>> start Records provided

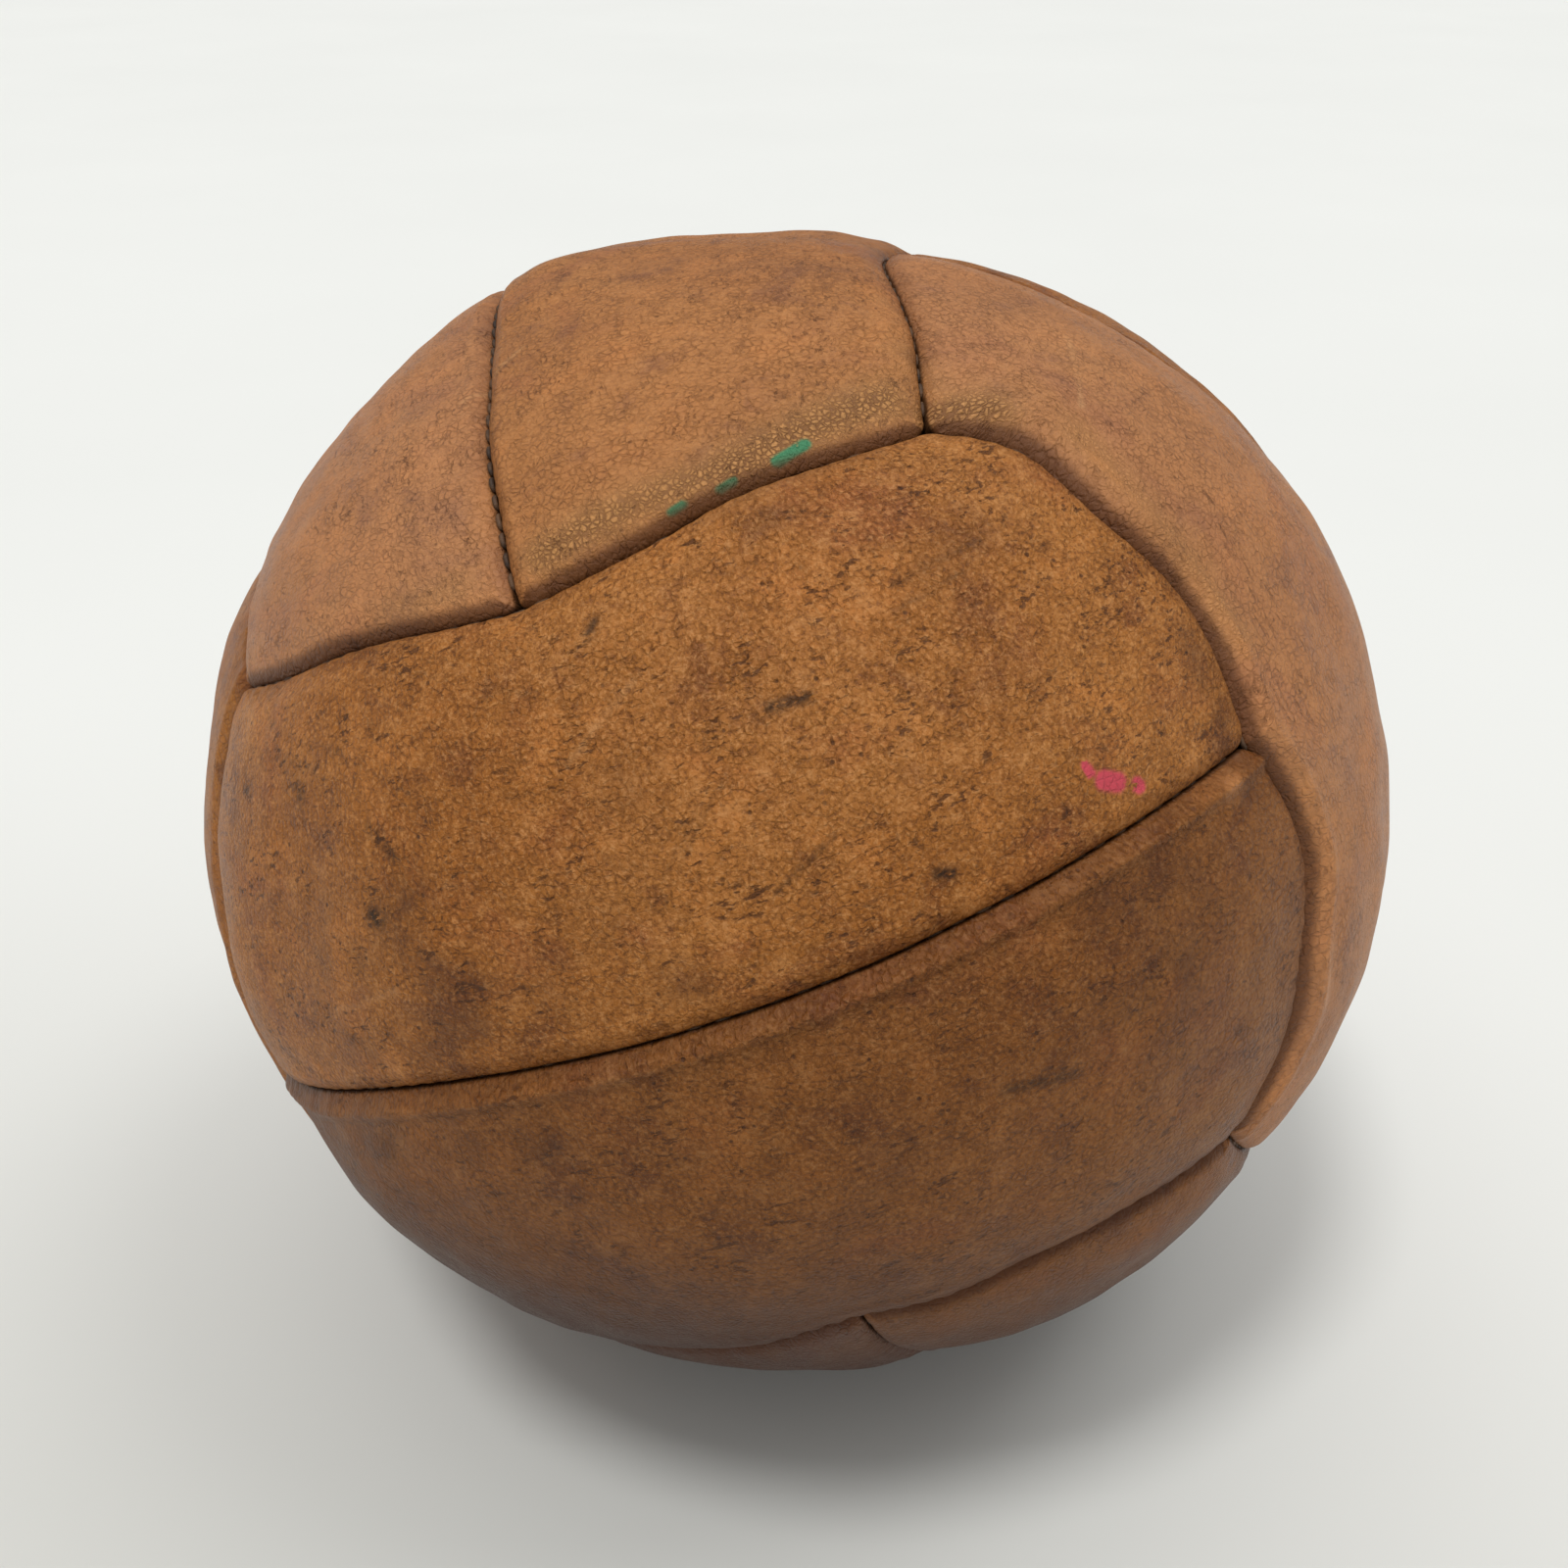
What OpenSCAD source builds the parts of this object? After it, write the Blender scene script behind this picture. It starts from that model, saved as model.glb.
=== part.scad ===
// Leather medicine ball: twelve hand-sewn panels round a solid stuffing.
// The panels lie in six pairs, one pair on each face of a cube blown up to a sphere.
// Every seam is a flat circle: a great circle down the middle of a pair, and the
// circle of a cap between two faces. Neighbouring pairs run at right angles.

/* [Ball] */
// Diameter of the ball
ball_d = 260; // [240:1:290]
// How far the ball has settled onto its base
settle = 1.4; // [0.6:0.1:1.5]
// Turn of the pattern about X, Y and Z as the ball lies
pattern_turn = [-12, -25.4, -5.4]; // [-180:0.1:180]

/* [Leather] */
// Thickness of the leather
leather_t = 3.2; // [2.6:0.1:4]
// Width of the bevel along each seam's edge
bevel_w = 2; // [1:0.1:2.4]
// Depth of the edge turned inward at a seam, below the leather
turned_depth = 6; // [4:0.5:9]
// Thickness of the turned edge, which is pared down
turned_t = 2; // [1.2:0.1:2.5]
// Gap between two panels' edges
seam_gap = 0.4; // [0.2:0.1:0.6]

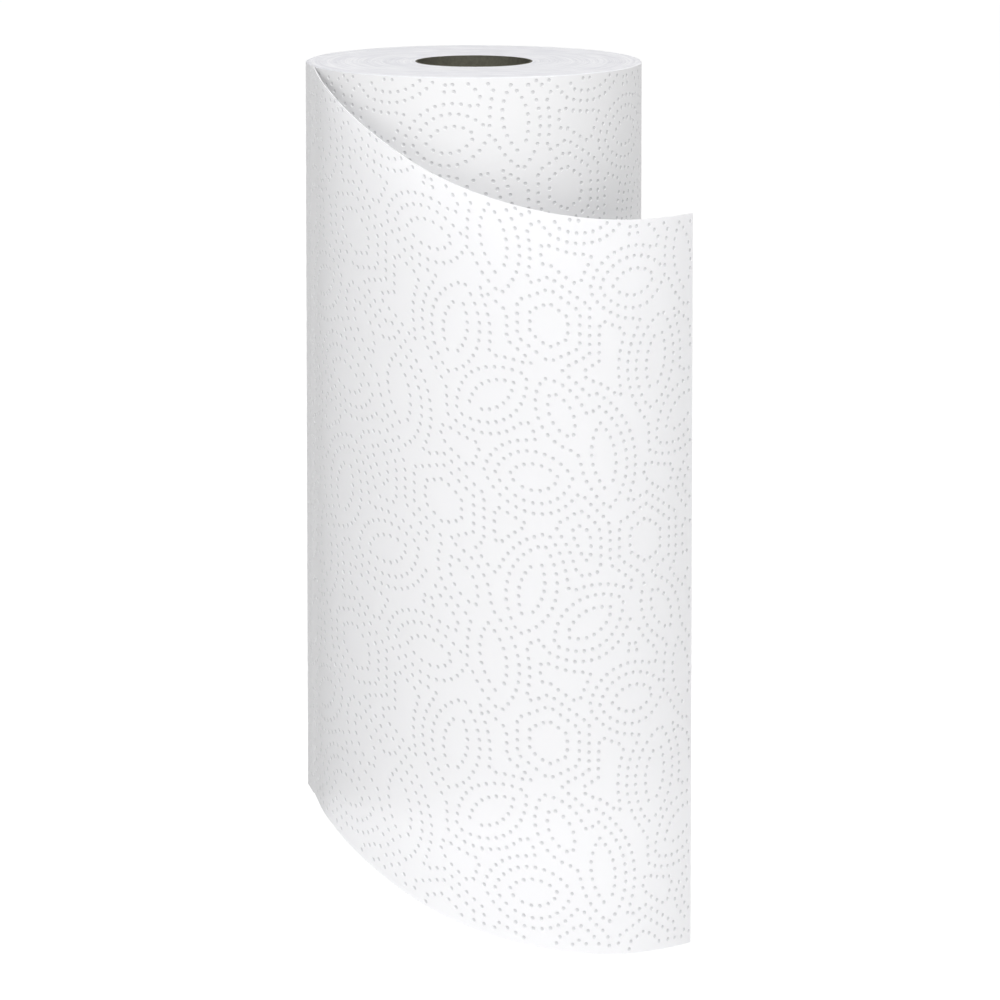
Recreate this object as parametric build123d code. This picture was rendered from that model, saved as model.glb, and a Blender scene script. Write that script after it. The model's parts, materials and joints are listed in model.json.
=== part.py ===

>> end Records provided

Directions: In the entries above, find each line with the word "object" and show it.

Output:
What OpenSCAD source builds the parts of this object? After it, write the Blender scene script behind this picture. It starts from that model, saved as model.glb.
Recreate this object as parametric build123d code. This picture was rendered from that model, saved as model.glb, and a Blender scene script. Write that script after it. The model's parts, materials and joints are listed in model.json.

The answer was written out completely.